From mboxrd@z Thu Jan  1 00:00:00 1970
Return-Path: <linux-kernel-owner+willy=40w.ods.org-S932171AbWDFOzK@vger.kernel.org>
Received: (majordomo@vger.kernel.org) by vger.kernel.org via listexpand
	id S932171AbWDFOzK (ORCPT <rfc822;willy@w.ods.org>);
	Thu, 6 Apr 2006 10:55:10 -0400
Received: (majordomo@vger.kernel.org) by vger.kernel.org id S932172AbWDFOzK
	(ORCPT <rfc822;linux-kernel-outgoing>);
	Thu, 6 Apr 2006 10:55:10 -0400
Received: from dvhart.com ([64.146.134.43]:455 "EHLO dvhart.com")
	by vger.kernel.org with ESMTP id S932171AbWDFOzJ (ORCPT
	<rfc822;linux-kernel@vger.kernel.org>);
	Thu, 6 Apr 2006 10:55:09 -0400
From: Darren Hart <darren@dvhart.com>
To: Ingo Molnar <mingo@elte.hu>
Subject: Re: RT task scheduling
Date: Thu, 6 Apr 2006 07:55:04 -0700
User-Agent: KMail/1.8.3
Cc: linux-kernel@vger.kernel.org, Thomas Gleixner <tglx@linutronix.de>,
       "Stultz, John" <johnstul@us.ibm.com>,
       Peter Williams <pwil3058@bigpond.net.au>,
       "Siddha, Suresh B" <suresh.b.siddha@intel.com>,
       Nick Piggin <nickpiggin@yahoo.com.au>
References: <200604052025.05679.darren@dvhart.com> <20060406073753.GA18349@elte.hu>
In-Reply-To: <20060406073753.GA18349@elte.hu>
MIME-Version: 1.0
Content-Type: text/plain;
  charset="iso-8859-1"
Content-Transfer-Encoding: 7bit
Content-Disposition: inline
Message-Id: <200604060755.05882.darren@dvhart.com>
Sender: linux-kernel-owner@vger.kernel.org
X-Mailing-List: linux-kernel@vger.kernel.org

On Thursday 06 April 2006 00:37, Ingo Molnar wrote:
> * Darren Hart <darren@dvhart.com> wrote:
> > My last mail specifically addresses preempt-rt, but I'd like to know
> > people's thoughts regarding this issue in the mainline kernel.  Please
> > see my previous post "realtime-preempt scheduling - rt_overload
> > behavior" for a testcase that produces unpredictable scheduling
> > results.
>
> the rt_overload feature i intend to push upstream-wards too, i just
> didnt separate it out of -rt yet.

Great news!

>
> "RT overload scheduling" is a totally orthogonal mechanism to the SMP
> load-balancer (and this includes smpnice too) that is more or less
> equivalent to having a 'global runqueue' for real-time tasks, without
> the SMP overhead associated with that. If there is no "RT overload" [the
> common case even on Linux systems that _do_ make use of RT tasks
> occasionally], the new mechanism is totally inactive and there's no
> overhead. 

Agreed.  smpnice is geared toward load_balancing (which indicates an imbalance 
already exists).  In order to achieve "system wide strict realtime priority 
scheduling" we need to avoid that priority imbalance altogether.

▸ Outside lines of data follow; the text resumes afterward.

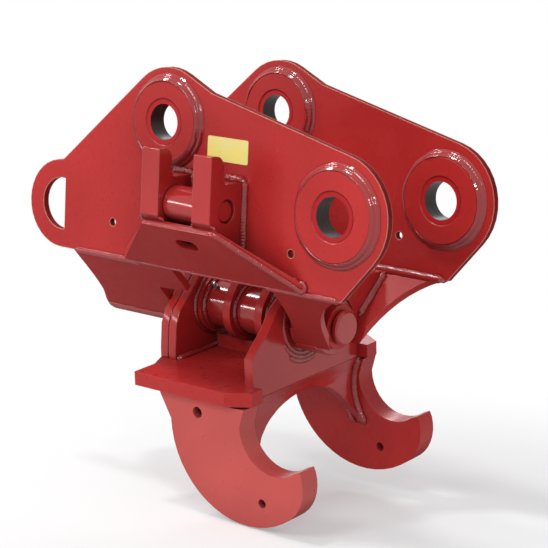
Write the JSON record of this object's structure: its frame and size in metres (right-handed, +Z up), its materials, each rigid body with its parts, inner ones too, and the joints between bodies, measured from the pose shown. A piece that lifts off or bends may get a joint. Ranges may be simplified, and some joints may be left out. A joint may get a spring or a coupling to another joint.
{
  "type": "excavator quick coupler",
  "caption": "Tilting excavator quick coupler: twin side plates with pin bores over a hook frame that rolls on a long pivot pin, driven by a cross cylinder",
  "frame": {"origin": "middle of the dipper pin's axis, half way between the side plates", "axes": "+X from the link pin toward the dipper pin, +Y from the near side plate (the one with the cylinder lugs) to the far one, +Z up, away from the hooks"},
  "size_m": [0.7765, 0.4518, 0.7414],
  "materials": {
    "red_paint": "thick glossy red paint over welded plate",
    "bare_steel": "machined steel",
    "chrome": "hard chrome rod",
    "bronze": "bearing bronze"
  },
  "bodies": {
    "upper_frame": {"side_plate_near": "red_paint", "side_plate_far": "red_paint", "dipper_boss_near": "red_paint", "dipper_boss_far": "red_paint", "link_boss_near": "red_paint", "link_boss_far": "red_paint", "dipper_bush_near": "bare_steel", "dipper_bush_far": "bare_steel", "link_bush_near": "bare_steel", "link_bush_far": "bare_steel", "front_flank_near": "red_paint", "front_flank_far": "red_paint", "rear_flank_near": "red_paint", "rear_flank_far": "red_paint", "front_cross_plate": "red_paint", "front_hub": "red_paint", "rear_hub": "red_paint", "pivot_pin": "red_paint", "front_pin_collar": "red_paint", "rear_pin_collar": "red_paint", "front_thrust_washer": "bronze", "rear_thrust_washer": "bronze", "cylinder_lug_rear": "red_paint", "cylinder_lug_front": "red_paint", "cylinder_base_pin": "red_paint", "base_pin_keeper": "red_paint", "base_pin_bolt": "bare_steel", "pocket_plate": "red_paint"},
    "hook_frame": {"hook_near": "red_paint", "hook_far": "red_paint", "shelf_plate": "red_paint", "rear_bulkhead_outer": "red_paint", "rear_bulkhead_inner": "red_paint", "front_bulkhead": "red_paint", "throat_web": "red_paint", "hub_tube": "red_paint", "tube_collar": "red_paint", "hub_rib": "red_paint", "pivot_bush_front": "bronze", "pivot_bush_rear": "bronze", "crank_lug_rear": "red_paint", "crank_lug_front": "red_paint", "rod_pin": "bare_steel", "grease_nipple_front": "bare_steel", "grease_nipple_rear": "bare_steel"},
    "tilt_cylinder": {"cylinder_base_eye": "red_paint", "cylinder_barrel": "red_paint", "cylinder_gland": "bare_steel", "cylinder_port_1": "bare_steel", "cylinder_port_2": "bare_steel"},
    "cylinder_rod_body": {"cylinder_rod": "chrome", "cylinder_piston": "bare_steel", "cylinder_rod_eye": "bare_steel"}
  },
  "joints": [
    {"name": "tilt", "type": "hinge", "parent": "upper_frame", "child": "hook_frame", "pos_m": [-0.29, 0, -0.213], "axis": [1, 0, 0], "range_deg": [-29, 15]},
    {"name": "cylinder_swing", "type": "hinge", "parent": "upper_frame", "child": "tilt_cylinder", "pos_m": [-0.2635, -0.195, -0.014], "axis": [1, 0, 0], "range_deg": [-2.5, 1.4]},
    {"name": "rod_slide", "type": "slide", "parent": "tilt_cylinder", "child": "cylinder_rod_body", "axis": [0, 0.9455, -0.3255], "range_m": [-0.033, 0.063]}
  ],
  "couplings": [
    {"joint": "cylinder_swing", "follows": "tilt", "ratio": 0.0817},
    {"joint": "rod_slide", "follows": "tilt", "m_per_rad": -0.12105}
  ]
}
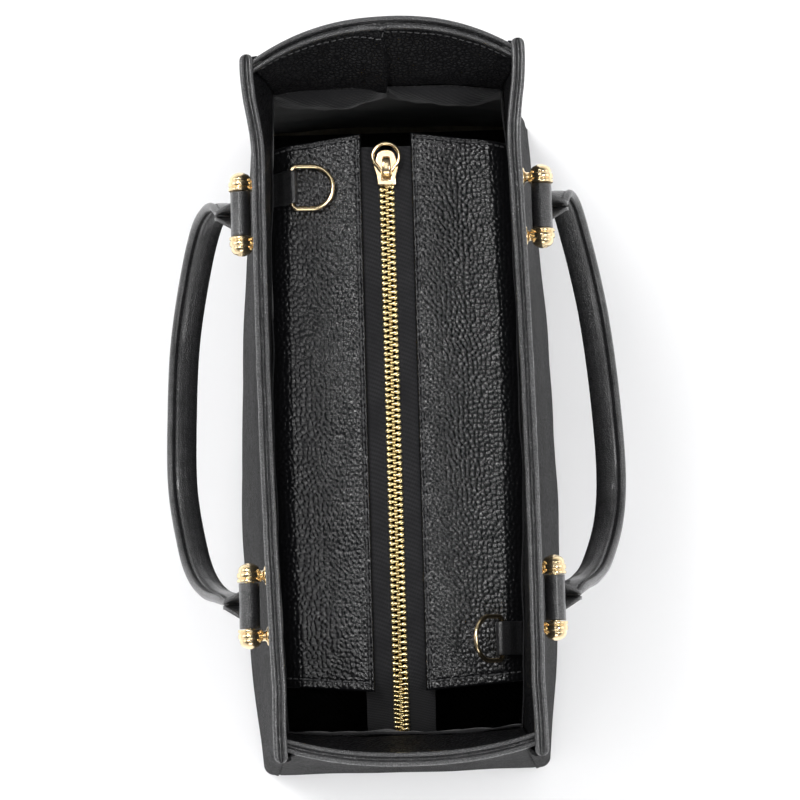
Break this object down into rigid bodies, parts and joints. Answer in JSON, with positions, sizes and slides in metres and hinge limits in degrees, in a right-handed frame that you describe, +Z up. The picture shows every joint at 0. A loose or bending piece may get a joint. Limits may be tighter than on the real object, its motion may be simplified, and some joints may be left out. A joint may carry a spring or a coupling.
{
  "type": "diaper bag",
  "caption": "Structured open-top leather tote with a recessed zip closure, two swinging strap handles on capped bars and two D-rings.",
  "frame": {"origin": "middle of the flat base's underside, on the surface the bag stands on", "axes": "+X along the bag towards its far end, +Y through its depth towards the back, +Z up"},
  "size_m": [0.376, 0.2436, 0.265],
  "materials": {
    "outer_leather": "matte, fine pebble grain",
    "panel_leather": "matte, coarse pebble grain",
    "board": "plain board",
    "lining_twill": "woven twill",
    "zip_tape": "woven tape",
    "gold_metal": "polished pale gold plate",
    "steel": "plain",
    "rope_core": "filler core"
  },
  "bodies": {
    "root": {"base_panel": "outer_leather", "base_board": "board", "lining_base": "lining_twill", "zip_stops": "gold_metal", "mount_screws": "steel", "mount_washers": "steel", "front_panel": "outer_leather", "front_stiffener": "board", "facing_front": "outer_leather", "rim_front": "outer_leather", "lining_front": "lining_twill", "zip_panel_front": "panel_leather", "zip_tape_front": "zip_tape", "zip_teeth_front": "gold_metal", "handle_bar_front_far": "gold_metal", "handle_bar_front_near": "gold_metal", "handle_mount_front_far": "gold_metal", "handle_mount_front_near": "gold_metal", "back_panel": "outer_leather", "back_stiffener": "board", "facing_back": "outer_leather", "rim_back": "outer_leather", "lining_back": "lining_twill", "zip_panel_back": "panel_leather", "zip_tape_back": "zip_tape", "zip_teeth_back": "gold_metal", "handle_bar_back_far": "gold_metal", "handle_bar_back_near": "gold_metal", "handle_mount_back_far": "gold_metal", "handle_mount_back_near": "gold_metal", "gusset_far": "outer_leather", "facing_far": "outer_leather", "rim_far": "outer_leather", "lining_far": "lining_twill", "d_ring_tab_far": "panel_leather", "gusset_near": "outer_leather", "facing_near": "outer_leather", "rim_near": "outer_leather", "lining_near": "lining_twill", "d_ring_tab_near": "panel_leather"},
    "handle_front": {"handle_front_strap": "outer_leather", "handle_front_core": "rope_core"},
    "handle_back": {"handle_back_strap": "outer_leather", "handle_back_core": "rope_core"},
    "zip_slider": {"zip_slider": "gold_metal"},
    "zip_pull": {"zip_pull": "gold_metal"},
    "d_ring_far": {"d_ring_far": "gold_metal"},
    "d_ring_near": {"d_ring_near": "gold_metal"}
  },
  "joints": [
    {"name": "handle_back_swing", "type": "hinge", "parent": "root", "child": "handle_back", "pos_m": [0, 0.0735, 0.233], "axis": [1, 0, 0], "range_deg": [-12, 158]},
    {"name": "handle_front_swing", "type": "hinge", "parent": "root", "child": "handle_front", "pos_m": [0, -0.0735, 0.233], "axis": [-1, 0, 0], "range_deg": [-12, 158]},
    {"name": "zip_slide", "type": "slide", "parent": "root", "child": "zip_slider", "axis": [-1, 0, 0], "range_m": [0, 0.235]},
    {"name": "pull_flip", "type": "hinge", "parent": "zip_slider", "child": "zip_pull", "pos_m": [0.1202, 0.002, 0.20745], "axis": [0, -1, 0], "range_deg": [0, 170]},
    {"name": "d_ring_far_swing", "type": "hinge", "parent": "root", "child": "d_ring_far", "pos_m": [0.1125, 0.0495, 0.2089], "axis": [-1, 0, 0], "range_deg": [0, 112]},
    {"name": "d_ring_near_swing", "type": "hinge", "parent": "root", "child": "d_ring_near", "pos_m": [-0.114, -0.0485, 0.2089], "axis": [1, 0, 0], "range_deg": [-52, 60]}
  ]
}
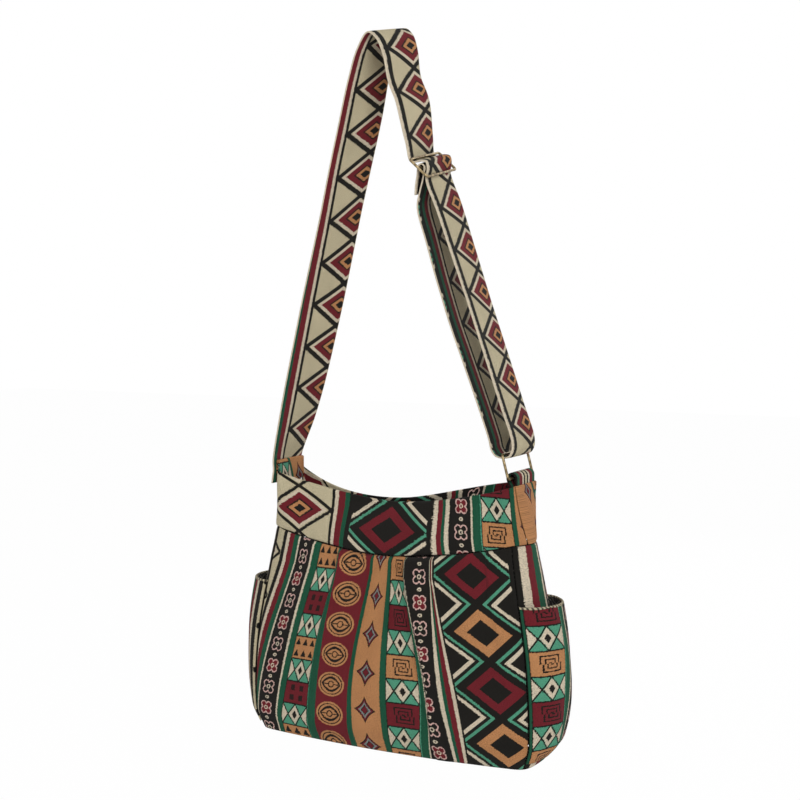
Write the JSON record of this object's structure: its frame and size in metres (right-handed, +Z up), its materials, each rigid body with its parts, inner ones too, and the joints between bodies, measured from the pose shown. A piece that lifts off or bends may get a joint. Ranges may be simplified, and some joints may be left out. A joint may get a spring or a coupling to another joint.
{
  "type": "woven jacquard shoulder bag",
  "caption": "Soft shoulder bag of woven patterned cloth with a dipped open mouth, side slip pockets and one wide adjustable strap.",
  "frame": {"origin": "underside of the strap's top fold, where the bag hangs", "axes": "+Z up, -Y the pleated front, +X the side with the ring"},
  "size_m": [0.3852, 0.1212, 0.7737],
  "materials": {
    "jacquard_cloth": "woven, matt",
    "strap_cloth": "woven, matt",
    "antique_brass": "aged satin"
  },
  "bodies": {
    "bag": {"front_yoke": "jacquard_cloth", "back_yoke": "jacquard_cloth", "front_panel": "jacquard_cloth", "back_panel": "jacquard_cloth", "right_side_yoke": "jacquard_cloth", "left_side_yoke": "jacquard_cloth", "right_gusset": "jacquard_cloth", "left_gusset": "jacquard_cloth", "bottom_panel": "jacquard_cloth", "right_pocket": "jacquard_cloth", "left_pocket": "jacquard_cloth", "ring_tab": "strap_cloth", "strap": "strap_cloth", "slider": "antique_brass"},
    "ring": {"ring": "antique_brass"}
  },
  "joints": [
    {"name": "ring_swing", "type": "hinge", "parent": "bag", "child": "ring", "pos_m": [0.1574, 0, -0.4664], "axis": [0, 1, 0], "range_deg": [-4, 8]}
  ]
}
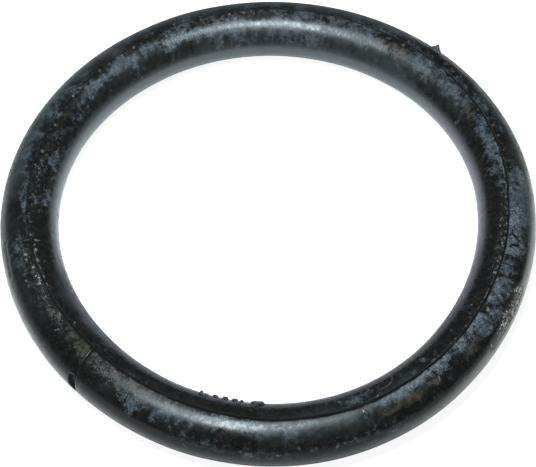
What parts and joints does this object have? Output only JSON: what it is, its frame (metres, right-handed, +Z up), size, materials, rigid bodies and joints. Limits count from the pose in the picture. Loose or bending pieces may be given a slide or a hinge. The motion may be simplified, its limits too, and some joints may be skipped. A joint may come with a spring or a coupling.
{
  "type": "rubber o-ring",
  "caption": "Used round-section sealing ring of black rubber, lying flat, with a moulding seam on its crown, a splice line and torn flash.",
  "frame": {"origin": "on the ring's axis, in the plane that the ring rests on", "axes": "+Z up along the ring's axis; +X towards azimuth 0; the splice line is at azimuth 225 degrees, counter-clockwise seen from above"},
  "size_m": [0.0493, 0.0492, 0.0053],
  "materials": {
    "rubber": "satin black nitrile with blue-grey bloom, brown dirt and light scuffs along the crown"
  },
  "bodies": {
    "root": {"o_ring": "rubber"}
  },
  "joints": []
}
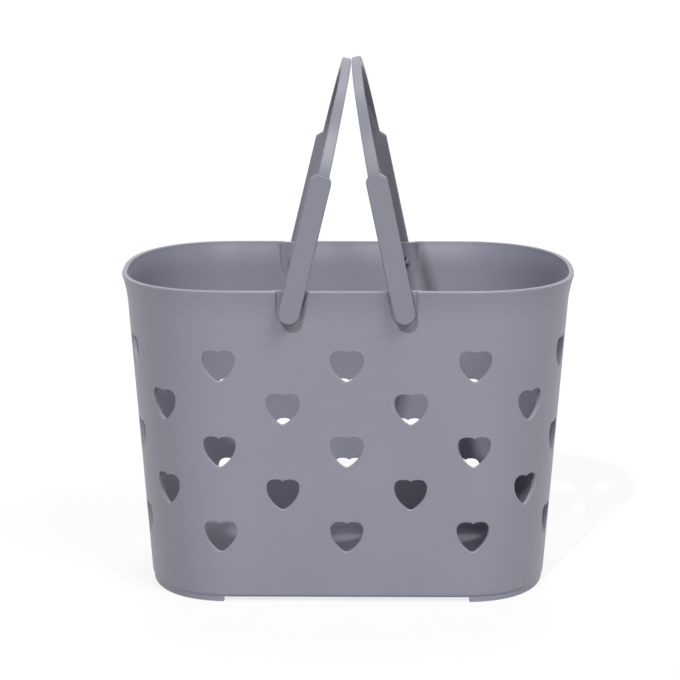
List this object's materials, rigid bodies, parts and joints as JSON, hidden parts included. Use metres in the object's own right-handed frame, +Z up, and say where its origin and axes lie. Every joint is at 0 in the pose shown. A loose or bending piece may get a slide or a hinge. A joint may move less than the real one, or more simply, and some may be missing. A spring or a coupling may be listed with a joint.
{
  "type": "folding shower basket",
  "caption": "Tapered plastic tub basket with heart-shaped drain holes and twin swing handles that meet over the middle or fold down.",
  "frame": {"origin": "on the table under the middle of the tub", "axes": "+Z up, +X to the right along the tub's length, front at -Y"},
  "size_m": [0.2464, 0.1686, 0.2839],
  "materials": {
    "tub_plastic": "smooth satin moulding",
    "handle_plastic": "smooth satin moulding"
  },
  "bodies": {
    "basket": {"basket": "tub_plastic"},
    "left_handle": {"left_handle": "handle_plastic"},
    "right_handle": {"right_handle": "handle_plastic"}
  },
  "joints": [
    {"name": "left_handle_swing", "type": "hinge", "parent": "basket", "child": "left_handle", "pos_m": [-0.0303, 0, 0.1588], "axis": [0, -1, 0], "range_deg": [0, 149]},
    {"name": "right_handle_swing", "type": "hinge", "parent": "basket", "child": "right_handle", "pos_m": [0.0303, 0, 0.1588], "axis": [0, 1, 0], "range_deg": [0, 147.5]}
  ]
}
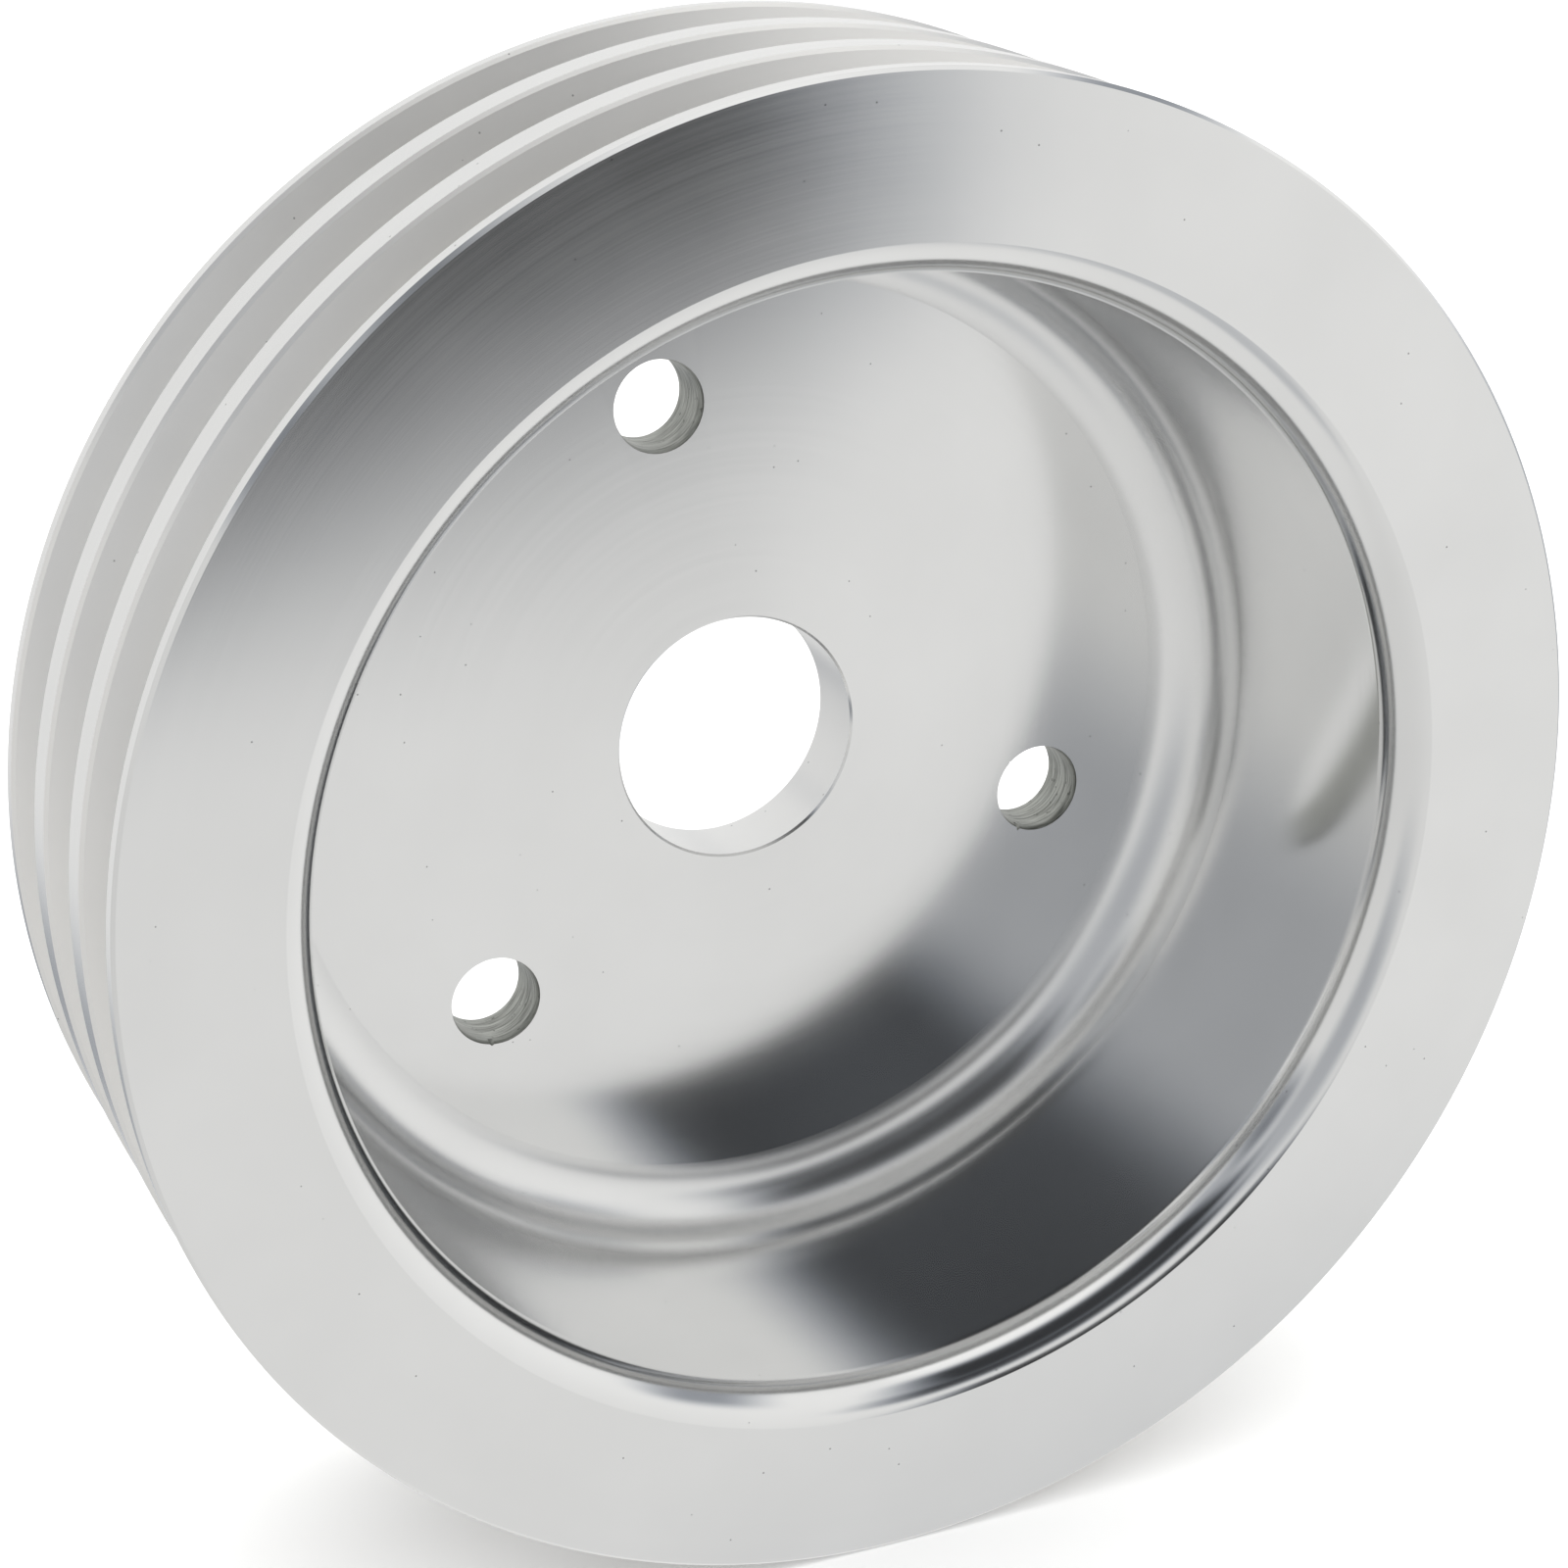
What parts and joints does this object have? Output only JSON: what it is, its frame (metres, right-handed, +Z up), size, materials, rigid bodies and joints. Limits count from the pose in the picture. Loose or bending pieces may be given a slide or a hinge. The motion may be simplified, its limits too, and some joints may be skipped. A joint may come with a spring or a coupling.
{
  "type": "crankshaft pulley",
  "caption": "Deep-bowl crankshaft pulley for V-belts, turned from one aluminium billet, with a centre bore and a bolt circle in its web.",
  "frame": {"origin": "on the pulley's axis, at the back face that seats against the crankshaft damper", "axes": "+Y along the axis towards the engine; the open bowl faces -Y; +Z up, X across"},
  "size_m": [0.1624, 0.0514, 0.1624],
  "materials": {
    "polished_aluminium": "polished"
  },
  "bodies": {
    "root": {"crank_pulley": "polished_aluminium"}
  },
  "joints": []
}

> But once there are more RT tasks than CPUs, the scheduler will
> do "global" decisions for what RT tasks to run on which CPU. To put even
> less overhead on the mainstream kernel, i plan to introduce a new
> SCHED_FIFO_GLOBAL scheduling policy to trigger this behavior. [it doesnt
> make much sense to extend SCHED_RR in that direction.]

I agree that SCHED_RR doesn't need to be included here.  I'm not sure about 
another scheduling policy though.  As you said, the existing mechanism is 
inactive with nr_rt_tasks <= NR_CPUS, applications using more than that (with 
SCHED_FIFO) will likely want the rt_overload feature - as you said, it's 
about predictability and determinism.  As it is now we are using POSIX 
standard scheduling policies - do we want to add a non standard one?  I don't 
see the benefit.

> my gut feeling is that it would be wrong to integrate this feature into
> smpnice: SCHED_FIFO is about determinism, and smpnice is a fundamentally
> statistical approach. Also, smpnice doesnt have to try as hard to pick
> the right task as rt_overload does, so there would be constant
> 'friction' between "overhead" optimizations (dont be over-eager) and
> "latency" optimizations (dont be _under_-eager). So i'm quite sure we
> want this feature separate. [nevertheless i'd happy to be proven wrong
> via some good and working smpnice based solution]
>
> in any case, i'll check your -rt testcase to see why it fails.

Just so I am clear, is the goal then to achieve "system wide strict realtime 
priority scheduling", as opposed to a best effort?  I think this makes the 
most sense and it seems to me that the rt_overload mechanism is intended for 
just that.


Thanks,

--Darren